Regardless of whether or when the Bank's judgment lien formally attached to Debtors' homestead, or attached at least to the equity in excess of the allowable $30,000 homestead exemption when the judgment was entered, see S.D.C.L. § 15-16-9, the lien is subject to removal under 11 U.S.C. § 522(f). This is because the lien impaired Debtors' homestead exemption on the petition date, as demonstrated by the calculation required under § 522(f)(2)(A):
Bank's lien $110,930.55 other encumbrances (SBA mortgage) + 22,175.32 maximum exemption available + 90,000.00Total encumbrances exemption $223,105.87
Debtors' interest absent liens — 90.000.00
Impairment $133,105.87
Although the value of Debtors' allowed homestead exemption may have been only $30,000 when the Bank's judgment was entered, the § 522(f)(2)(A) calculation requires the Court to recognize the $90,000 (the full value of the homestead) exemption that Debtors could have claimed on the petition date, when Jesse West was at least 70 years old, had the lien not existed. S.D.C.L. § 43-45-3(2); Owen v. Owen, 111 S.Ct. 1833, 1836-38 (1991). For that same reason, the Court does not treat Debtors' petition as a voluntary sale and thus reduce Debtors' allowed homestead exemption claim to $30,000 under the Bank's "voluntary sale" argument. The legal fiction of a voluntary sale of the exempt property is not contemplated by the calculation in § 522(f)(2)(A).
The Court further concludes that the Bank's lien did not have to formally attach to the homestead to impair Debtors' exemption and thus be avoided under § 522(f). To hold otherwise would not give Debtors the full protection provided by § 522(f) simply because South Dakota law may delay the judgment lien from attaching to the homestead or to at least the exempt portion of the homestead absent execution on the judgment. Based on the definition of impairment under § 522(f) provided by the 1994 amendments to that section and related legislative history, it appears Congress intended that on the petition date the debtor puts all of his nonexempt property on the table. If there is value in the homestead property in excess of senior encumbrances and the exemption, the creditors get the benefit of that value. A judgment lien would be recognized to that limited extent and voided to the extent there is no value to support the lien. The debtor would exit bankruptcy free of any judgment liens except to the extent they are supported by equity in excess of the homestead [exemption], thereby assuring that the debtor will reap the benefit of any future increase in value (or increase in equity created by the paid down of any existing senior voluntary encumbrance).

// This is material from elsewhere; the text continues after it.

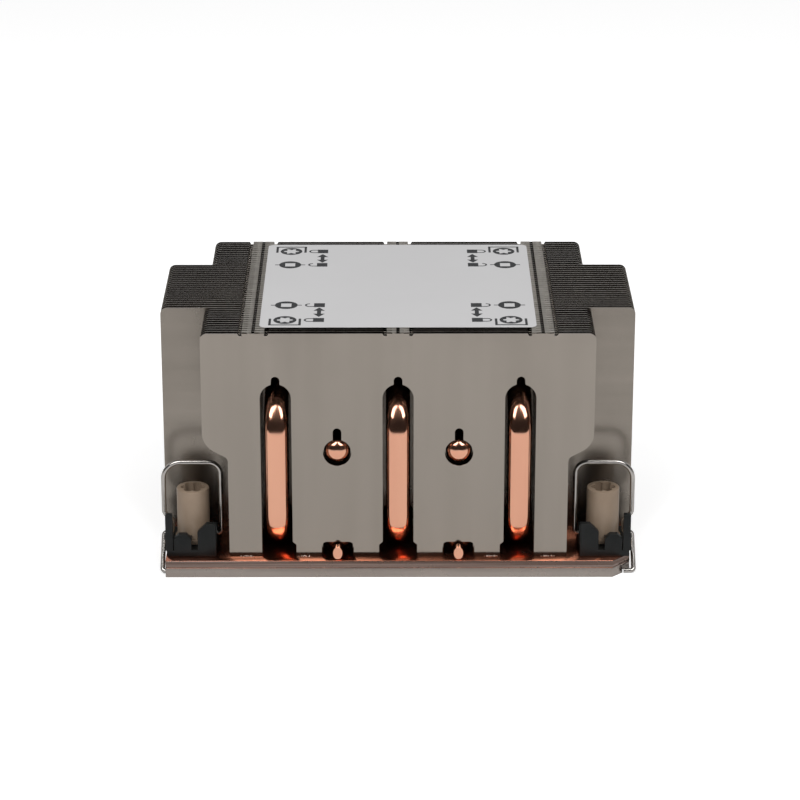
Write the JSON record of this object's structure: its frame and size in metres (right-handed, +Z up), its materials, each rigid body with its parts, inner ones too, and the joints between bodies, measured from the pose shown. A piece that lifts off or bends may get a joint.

In re Pepper, 210 B.R. 480, 484-85 (Bankr.D.Colo. 1997); accordHolland v. Star Bank (In re Holland), 151 F.3d 547 (6th Cir. 1998);In re Van Zant, 210 B.R. 1011, 1015-16 (Bankr.S.D.Ill. 1997);Massie v. Yamrose, 169 B.R. 585, 587-88 (W.D.Va. 1994); see Henderson v. Belknap (In re Henderson), 18 F.3d 1305, 1310-11 (5th Cir. 1994) (cites therein) (a lien on a debtor's homestead, although presently unenforceable under Texas law, could still be avoided under § 522(f) because the lien clouded the title to the property);Coats v. Ogg (In re Coats), 232 B.R. 209 (B.A.P. 10th Cir. 1999);In re Williams, 225 B.R. 759 (Bankr.D.Nev. 1998); In re Willoughby, 212 B.R. 1011, 1016-17 (Bankr.M.D.Fla. 1997); In re Kellar, 204 B.R. 22, (Bankr.D.Ark. 1996) (judgment not yet attached to exempt homestead clouded title and could thus be avoided as an impairment); In re Norvell, 198 B.R. 697 (Bankr.W.D.Ky. 1996) (comfort order entered voiding judgment under §§ 105 and 522(f) although judgment was already void under § 524(a)(1)); see also Portfolio, L.L.C. v. Weinstein (In re Weinstein), 164 F.3d 677 (1st Cir. 1999); In re Whitehead, 226 B.R. 539 (Bankr.W.D.N.Y. 1998) (discussing effect of 1994 amendments to § 522(f)). Contra Cannon v. Cannon, 254 B.R. 773, 777-78 (S.D.Fla. 2000) (conclusion relied on expansive protection of homestead offered by Florida law); In re Brumbaugh, 250 B.R. 605 (Bankr.W.D.Ky. 2000).
The court in Cannon relied in part on Shafner v. Aurora National Bank South (In re Shafner), 82 F.3d 426, 1996 WL 98809 (10th Cir. 1996). That decision, however, was based on § 522(f) before the 1994 amendments were made to define impairment.
Accordingly, the Court finds no statutory scenario under which the Bank's lien survives this bankruptcy. Answering what the value and extent of the Bank's lien may have been if Debtors had not sought relief under Chapter 7 would not change the ultimate result here and may have required a certification of the question to the South Dakota Supreme Court. Those interesting questions will have to await another case and another day.
Counsel for Debtors shall prepare an order in the main case granting Debtors' motion to avoid lien and shall prepare a separate order dismissing the adversary proceeding.